In order to simplify and speed up operations on sets of documents, they need to be indexed. This allows a fast look up if and where a query word or phrase appears in our corpus.

a) Build an inverted index. For each unique token appearing in your corpus, make a list of the documents it appears in. Make some queries using Boolean logic (operation AND is an intersection of lists etc.).

In [8]:
# TODO
# Build an inverted index

In [9]:
# TODO
# Make some queries

b) To allow querying of tokens that occur together (i.e. common phrases), a positional index can be used. Build a positional index on your corpus. This is an extension of the inverted index where each of the list elements containing the document index also stores a list of positions in the document where the token appears. Make sure you properly removed stop words in order to keep your computation relatively fast.

In [10]:
# TODO
# Build positional index

In [11]:
# TODO
# Make some queries

c) Use the positional index to query phrases. That is, return the positions in documents where each of the words in your phrase occurs at approximately the same position in the document.

In [12]:
# TODO
# Return the positions in documents where each of the words in your query phrase
# occurs at approximately the same position in the document

## Assignment 3: Text statistics

a) The relevance of the documents in your corpus to the user's query can be measured by the term frequency, i.e. how many times the query term appears in each document. Implement a function that counts the number of appearances of each token in each document.

In [13]:
# TODO
# Count the number of appearances of each token in each document

b) The absolute number of appearances is biased, therefore a different metric called <b>TFIDF</b> (short for term frequency–inverse document frequency) is commonly used to rank the relevance of documents containing a query. TFIDF is computed as follows:

\begin{equation}
\mathrm{tfidf}_{t,d} = \mathrm{tf}_{t,d} \cdot \mathrm{idf}_t,
\end{equation}

where $\mathrm{tf}_{t,d}$ is the frequency of the term $t$ in document $d$ and $\mathrm{idf}_{t}$ equals to

\begin{equation}
\log_{10}{\frac{N}{\mathrm{df}_t}},
\end{equation}

where $N$ is the number of documents in the corpus and $\mathrm{df}_t$ is the number of documents of the corpus in which the term $t$ appears.

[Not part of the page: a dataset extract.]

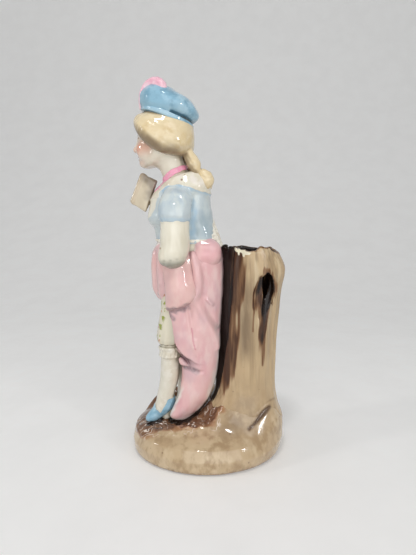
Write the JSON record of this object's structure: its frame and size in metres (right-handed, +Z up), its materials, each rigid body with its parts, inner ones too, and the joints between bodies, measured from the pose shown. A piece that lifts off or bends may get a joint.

Implement a system that returns the first $5$ most relevant documents from the corpus given a query. Note that your queries can contain more than one word. The score in that case is calculated as

\begin{equation}
s(q,d) = \sum_{t \in q}{\mathrm{tfidf}_{t,d}},
\end{equation}

where $q$ is your query. 

In [14]:
# TODO
# Return 5 most relevant documents from the corpus given a query

c) <b>(10 points)</b> Implement a system for handling typographical errors of queries on the user's part. The choice of the method is up to you. You need to show that your system returns relevant results for misspelled queries.

In [15]:
# TODO (Bonus +10 points)
# Handle typographical errors in user's query and return relevant results for misspelled queries.